» Data shown
+++

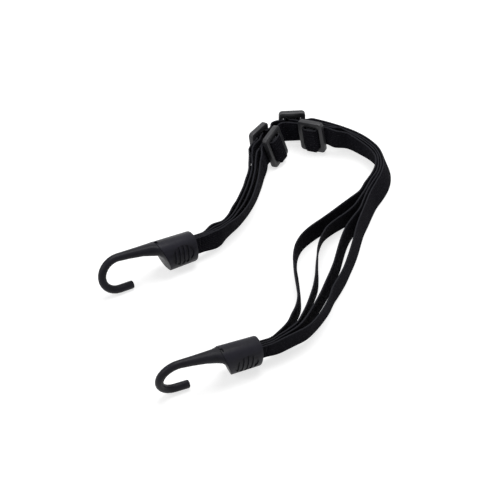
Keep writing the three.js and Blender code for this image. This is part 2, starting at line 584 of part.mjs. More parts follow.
// A free stretch of band through listed points, between control points at its two ends
function freeBand(start, listed, end, gathered) {
  const points = listed.map(([x, y, lift, lean]) => {
    const tilt = lean * DEG;
    const rise = (BAND_WIDTH * Math.cos(tilt) + BAND_THICKNESS * Math.abs(Math.sin(tilt))) / 2;
    return { at: vec(x * ROUTE_UNIT, y * ROUTE_UNIT, lift * ROUTE_UNIT + rise), lean };
  });
  const controls = [...start, ...points, ...end];
  const places = controls.map((control) => control.at);
  const leans = controls.map((control) => vec(control.lean, 0, 0));
  const route = new THREE.CatmullRomCurve3(places, false, "centripetal");
  const twist = new THREE.CatmullRomCurve3(leans, false, "catmullrom", 0.5);
  const steps = (controls.length - 1) * STEPS_PER_POINT;
  const centres = Array.from({ length: steps + 1 }, (_, i) => route.getPoint(i / steps));
  const lengths = [0];
  for (let i = 1; i <= steps; i++) lengths.push(lengths[i - 1] + centres[i].distanceTo(centres[i - 1]));
  const rings = centres.map((centre, i) => {
    const along = route.getTangent(i / steps);
    const lean = twist.getPoint(i / steps).x * DEG;
    const level = vec(-along.y, along.x, 0).normalize();
    const across = UP.clone().multiplyScalar(Math.cos(lean)).addScaledVector(level, Math.sin(lean));
    across.addScaledVector(along, -across.dot(along)).normalize();
    const face = vec(0, 0, 0).crossVectors(across, along);
    const fromMouth = gathered === "start" ? lengths[i] : lengths[steps] - lengths[i];
    const share = gathered ? Math.min(fromMouth / GATHER_LENGTH, 1) : 1;
    const width = mix(GATHERED_WIDTH, BAND_WIDTH, share * share * (3 - 2 * share));
    return bandRing(centre, across, face, width);
  });
  return loft(rings);
}

function bandRing(centre, across, face, width) {
  const tall = width / 2;
  const thick = BAND_THICKNESS / 2;
  const corners = [
    [tall, thick - BAND_EDGE],
    [tall - BAND_EDGE, thick],
    [BAND_EDGE - tall, thick],
    [-tall, thick - BAND_EDGE],
    [-tall, BAND_EDGE - thick],
    [BAND_EDGE - tall, -thick],
    [tall - BAND_EDGE, -thick],
    [tall, BAND_EDGE - thick],
  ];
  return corners.map(([a, b]) => centre.clone().addScaledVector(across, a).addScaledVector(face, b));
}

// Puts a group on its place's axes
function placed(place, x, y, z) {
  const group = new THREE.Group();
  group.applyMatrix4(new THREE.Matrix4().makeBasis(x, y, z).setPosition(place.origin));
  return group;
}

const strap = new THREE.Group();
const hookPlaces = Object.fromEntries(Object.entries(HOOKS).map(([name, hook]) => [name, hookPlace(hook)]));
const adjusterPlaces = Object.fromEntries(
  Object.entries(ADJUSTERS).map(([name, adjuster]) => [name, adjusterPlace(adjuster)]),
);

// Hooks, each with its pins, the loops of both bands and the necks at its mouth
for (const [name, place] of Object.entries(hookPlaces)) {
  const group = placed(place, place.run, place.up, place.side);
  group.add(piece(`${name}_hook_core`, hookCore(), HOOK_BLACK));
  group.add(piece(`${name}_hook_cover`, hookCover(), HOOK_BLACK));
  for (const [band, side] of [["outer", place.outward], ["inner", -place.outward]]) {
    group.add(piece(`${name}_${band}_band_pin`, hookPin(side), PIN_STEEL));
    group.add(piece(`${name}_${band}_band_loop`, hookLoop(side), BAND_BLACK));
    group.add(piece(`${name}_${band}_return_neck`, hookNeck((side * BAND_PITCH) / 2), BAND_BLACK));
    group.add(piece(`${name}_${band}_through_neck`, hookNeck(side * 1.5 * BAND_PITCH), BAND_BLACK));
  }
  strap.add(group);
}

// Adjusters, each with the woven band and the sewn end
for (const [name, place] of Object.entries(adjusterPlaces)) {
  const { side, hook } = ADJUSTERS[name];
  const group = placed(place, place.run.clone().multiplyScalar(side), place.out, place.up);
  group.add(piece(`${name}_adjuster`, adjusterFrame(), ADJUSTER_BLACK));
  group.add(piece(`${name}_weave`, weave(), BAND_BLACK));
  group.add(piece(`${name}_sewn_end`, sewnEnd(side * hook), BAND_BLACK));
  strap.add(group);
}

// Free stretches of both bands
const THROUGH_START = WEAVE_END + SEAM;
const RETURN_START = TAIL_LENGTH + CLEARANCE;
const LEAD = 6; // straight run of a band before a mouth
const GLIDE = 2.5; // straight run of a band beside an adjuster
const ROUTES = {
  outer_left_through: OUTER_LEFT_THROUGH,
  outer_left_return: OUTER_LEFT_RETURN,
  inner_left_return: INNER_LEFT_RETURN,
  inner_left_through: INNER_LEFT_THROUGH,
  inner_right_through: INNER_RIGHT_THROUGH,
  inner_right_return: INNER_RIGHT_RETURN,
  outer_right_return: OUTER_RIGHT_RETURN,
  outer_right_through: OUTER_RIGHT_THROUGH,
};
for (const [name, listed] of Object.entries(ROUTES)) {
  const [band, arm, run] = name.split("_");
  const through = run === "through";
  const adjuster = adjusterPlaces[`${band}_${arm}`];
  const toward = ADJUSTERS[`${band}_${arm}`].hook;
  const depth = through ? THROUGH_LEVEL : RETURN_LEVEL;
  const first = through ? THROUGH_START : RETURN_START;
  const offset = (band === "outer" ? 1 : -1) * (through ? 1.5 : 0.5) * BAND_PITCH;
  const mouth = [NECK_LENGTH + CLEARANCE, NECK_LENGTH + CLEARANCE + LEAD].map((distance) => {
    return atMouth(hookPlaces[arm], distance, offset);
  });
  const glide = [first, first + GLIDE].map((distance) => besideAdjuster(adjuster, toward * distance, depth));
  const geometry =
    arm === "left"
      ? freeBand(mouth, listed, glide.reverse(), "start")
      : freeBand(glide, listed, mouth.reverse(), "end");
  strap.add(piece(name, geometry, BAND_BLACK));
}
const MIDDLES = { outer: OUTER_MIDDLE, inner: INNER_MIDDLE };
for (const [band, listed] of Object.entries(MIDDLES)) {
  const leave = [THROUGH_START, THROUGH_START + GLIDE].map((distance) => {
    return besideAdjuster(adjusterPlaces[`${band}_left`], distance, THROUGH_LEVEL);
  });
  const arrive = [THROUGH_START + GLIDE, THROUGH_START].map((distance) => {
    return besideAdjuster(adjusterPlaces[`${band}_right`], -distance, THROUGH_LEVEL);
  });
  strap.add(piece(`${band}_middle`, freeBand(leave, listed, arrive, null), BAND_BLACK));
}

// The strap's box is centred over the origin and stands on the floor
strap.updateMatrixWorld(true);
const box = new THREE.Box3().setFromObject(strap, true);
strap.position.set(-(box.min.x + box.max.x) / 2, -(box.min.y + box.max.y) / 2, -box.min.z);
const group = new THREE.Group();
group.add(strap);

export default group;
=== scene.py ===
import json
import math

import bpy
import numpy as np
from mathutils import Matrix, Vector


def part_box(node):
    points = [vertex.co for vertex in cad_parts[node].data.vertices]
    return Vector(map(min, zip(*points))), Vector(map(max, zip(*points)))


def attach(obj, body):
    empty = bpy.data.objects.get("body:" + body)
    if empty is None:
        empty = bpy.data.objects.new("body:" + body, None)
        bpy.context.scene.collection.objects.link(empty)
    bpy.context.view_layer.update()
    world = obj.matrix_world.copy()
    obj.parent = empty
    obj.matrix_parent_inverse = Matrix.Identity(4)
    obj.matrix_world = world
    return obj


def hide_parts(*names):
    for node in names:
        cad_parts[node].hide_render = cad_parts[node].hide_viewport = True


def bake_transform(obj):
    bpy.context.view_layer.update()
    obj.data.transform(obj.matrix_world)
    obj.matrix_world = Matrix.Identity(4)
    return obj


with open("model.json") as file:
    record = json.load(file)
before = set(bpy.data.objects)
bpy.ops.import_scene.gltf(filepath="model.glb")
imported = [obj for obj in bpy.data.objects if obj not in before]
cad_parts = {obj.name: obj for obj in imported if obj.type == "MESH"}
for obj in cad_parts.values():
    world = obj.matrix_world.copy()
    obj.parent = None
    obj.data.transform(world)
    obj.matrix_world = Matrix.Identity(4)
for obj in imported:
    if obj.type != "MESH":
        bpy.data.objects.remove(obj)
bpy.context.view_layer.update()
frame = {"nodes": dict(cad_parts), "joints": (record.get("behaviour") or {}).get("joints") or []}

MM = 0.001
UP = Vector((0, 0, 1))

# Bands, in millimetres
BAND_WIDTH = 15
BAND_THICKNESS = 1.2
GATHERED_WIDTH = 11.5
GATHER_LENGTH = {"left": 13, "right": 12}
BAND_PITCH = 1.5
NECK_LENGTH = 4.6
CLEARANCE = 0.3
FLOOR_GAP = 0.15
LEAD = 6
GLIDE = 2.5
SELVEDGE = 0.42
RIBS = 9
RIB_DEPTH = 0.07
RIB_POINTS = 4
STEP = 1.4
PLANE_STEP = 1.2

# Adjusters, in millimetres
ADJUSTER_LENGTH = 18
ADJUSTER_THICKNESS = 3.6
SIDE_BAR = 3
CENTRE_BAR = 3
CENTRE_BAR_THICKNESS = 2.4
BAR_CORNER = 0.7
THROUGH_LEVEL = ADJUSTER_THICKNESS / 2 + CLEARANCE + BAND_THICKNESS / 2
RETURN_LEVEL = THROUGH_LEVEL + BAND_PITCH
CREST_LEVEL = CENTRE_BAR_THICKNESS / 2 + 2 * CLEARANCE + 1.5 * BAND_THICKNESS
CREST_RADIUS = 2.4
CREST_FLAT = 2.6
BEND_RADIUS = 0.9
WEAVE_TILT = 4
WEAVE_WIDTH = 15.8
CREST_SAG = 3
SAG_LEVEL = 2.1
TAIL_KNEE = 5
TAIL_BEND_RADIUS = 2
THROUGH_START = ADJUSTER_LENGTH / 2 - SIDE_BAR / 2 + CLEARANCE / 2
RETURN_START = 9.65

# Hooks, in millimetres and degrees, by the middle of the mouth in the routes' own plane
PIN_RADIUS = 1
PIN_U = 12
PIN_RING = PIN_RADIUS + CLEARANCE + BAND_THICKNESS / 2
PIN_W = BAND_PITCH / 2 + PIN_RING
RETURN_BEND_U = 2
RETURN_BEND_RADIUS = 8
HOOKS = {
    "left": {"x": -36.8, "y": -8.8, "heading": 211.6, "pitch": 4.2, "lean": 14, "outward": 1},
    "right": {"x": 4.6, "y": -104.1, "heading": 207, "pitch": 4.2, "lean": 8, "outward": -1},
}
ADJUSTERS = {
    "outer_left": {"heading": 55, "cant": 0, "lean": 8, "side": 1, "hook": -1},
    "inner_left": {"heading": 61, "cant": 6, "lean": 17, "side": -1, "hook": -1},
    "outer_right": {"heading": 4, "cant": 0, "lean": 0, "side": 1, "hook": 1},
    "inner_right": {"heading": -26, "cant": 8, "lean": -3, "side": -1, "hook": 1},
}

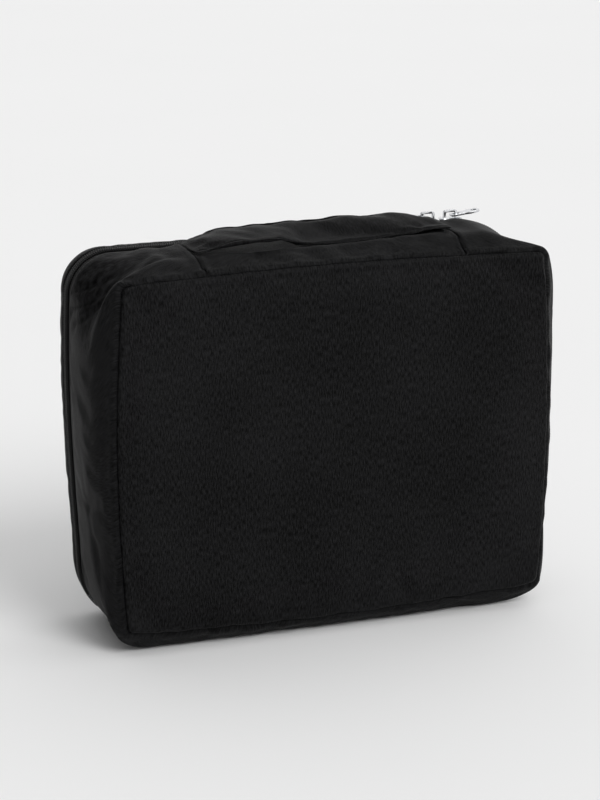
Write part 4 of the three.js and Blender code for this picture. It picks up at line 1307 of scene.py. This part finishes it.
studio = {
    "floorDark": "#efefef", "floor": "#f1f1f1", "world": "#f5f5f5", "worldStrength": 1.12,
    "floorHalf": 12.0, "sunFrom": (0.35, -1.0, 0.85), "sunStrength": 1.3, "sunAngle": 30,
    "azimuth": -20.6, "elevation": 15.6, "lens": 124.5,
    "camera": (-0.5296, -1.3895, 0.5385),
}
floorMaterial, floorTree, floorShader = newMaterial("matteStudioFloor", Roughness=0.9)
floorShader.inputs["Specular IOR Level"].default_value = 0.1
floorPlace = addNode(floorTree, "ShaderNodeTexCoord").outputs["Object"]
speckle = addNode(floorTree, "ShaderNodeTexNoise", {"Vector": floorPlace}, {"Scale": 3.0})
floorColour = mixColour(floorTree, speckle.outputs["Fac"], studio["floorDark"], studio["floor"])
floorTree.links.new(floorColour, floorShader.inputs["Base Color"])
floorCorners = np.array([[-1, -1, 0], [1, -1, 0], [1, 1, 0], [-1, 1, 0]]) * studio["floorHalf"]
floor = makeMesh("studioFloor", floorCorners, np.array([[0, 1, 2, 3]]))
floor.data.materials.append(floorMaterial)

world = bpy.data.worlds.new("studioLight")
world.use_nodes = True
world.node_tree.nodes["Background"].inputs[0].default_value = hexColour(studio["world"])
# the studio's left side is darker: the sky's strength falls with the direction's x
sky = world.node_tree
skyVector = addNode(sky, "ShaderNodeTexCoord").outputs["Generated"]
skyWay = addNode(sky, "ShaderNodeSeparateXYZ", {"Vector": skyVector}).outputs["X"]
skyRange = {
    "From Min": -0.8, "From Max": 0.15, "To Min": 0.1 * studio["worldStrength"],
    "To Max": studio["worldStrength"],
}
skyStrength = addNode(sky, "ShaderNodeMapRange", {"Value": skyWay}, skyRange).outputs[0]
sky.links.new(skyStrength, sky.nodes["Background"].inputs[1])
bpy.context.scene.world = world
bpy.context.scene.view_settings.view_transform = "Standard"


def addLight(name, kind, place, target, energy, **settings):
    light = bpy.data.lights.new(name, kind)
    light.energy = energy
    for key, value in settings.items():
        setattr(light, key, value)
    lamp = bpy.data.objects.new(name, light)
    bpy.context.scene.collection.objects.link(lamp)
    lamp.location = place
    lamp.rotation_euler = (Vector(target) - Vector(place)).to_track_quat("-Z", "Y").to_euler()


addLight(
    "keyPanel", "SUN", studio["sunFrom"], (0, 0, 0), studio["sunStrength"],
    angle=math.radians(studio["sunAngle"]),
)

lens = bpy.data.cameras.new("camera")
lens.lens = studio["lens"]
lens.sensor_width = 36
lens.clip_end = 60
camera = bpy.data.objects.new("camera", lens)
bpy.context.scene.collection.objects.link(camera)
camera.location = studio["camera"]
camera.rotation_euler = (math.radians(90 - studio["elevation"]), 0, math.radians(studio["azimuth"]))
bpy.context.scene.camera = camera

print("scene made")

+++

» Stated problem
Repeat the span of lines that opens with the line holding "on the floor" and closes with the line holding "imported = [obj", exactly as it stands.

» Solved exercise
// The strap's box is centred over the origin and stands on the floor
strap.updateMatrixWorld(true);
const box = new THREE.Box3().setFromObject(strap, true);
strap.position.set(-(box.min.x + box.max.x) / 2, -(box.min.y + box.max.y) / 2, -box.min.z);
const group = new THREE.Group();
group.add(strap);

export default group;
=== scene.py ===
import json
import math

import bpy
import numpy as np
from mathutils import Matrix, Vector


def part_box(node):
    points = [vertex.co for vertex in cad_parts[node].data.vertices]
    return Vector(map(min, zip(*points))), Vector(map(max, zip(*points)))


def attach(obj, body):
    empty = bpy.data.objects.get("body:" + body)
    if empty is None:
        empty = bpy.data.objects.new("body:" + body, None)
        bpy.context.scene.collection.objects.link(empty)
    bpy.context.view_layer.update()
    world = obj.matrix_world.copy()
    obj.parent = empty
    obj.matrix_parent_inverse = Matrix.Identity(4)
    obj.matrix_world = world
    return obj


def hide_parts(*names):
    for node in names:
        cad_parts[node].hide_render = cad_parts[node].hide_viewport = True


def bake_transform(obj):
    bpy.context.view_layer.update()
    obj.data.transform(obj.matrix_world)
    obj.matrix_world = Matrix.Identity(4)
    return obj


with open("model.json") as file:
    record = json.load(file)
before = set(bpy.data.objects)
bpy.ops.import_scene.gltf(filepath="model.glb")
imported = [obj for obj in bpy.data.objects if obj not in before]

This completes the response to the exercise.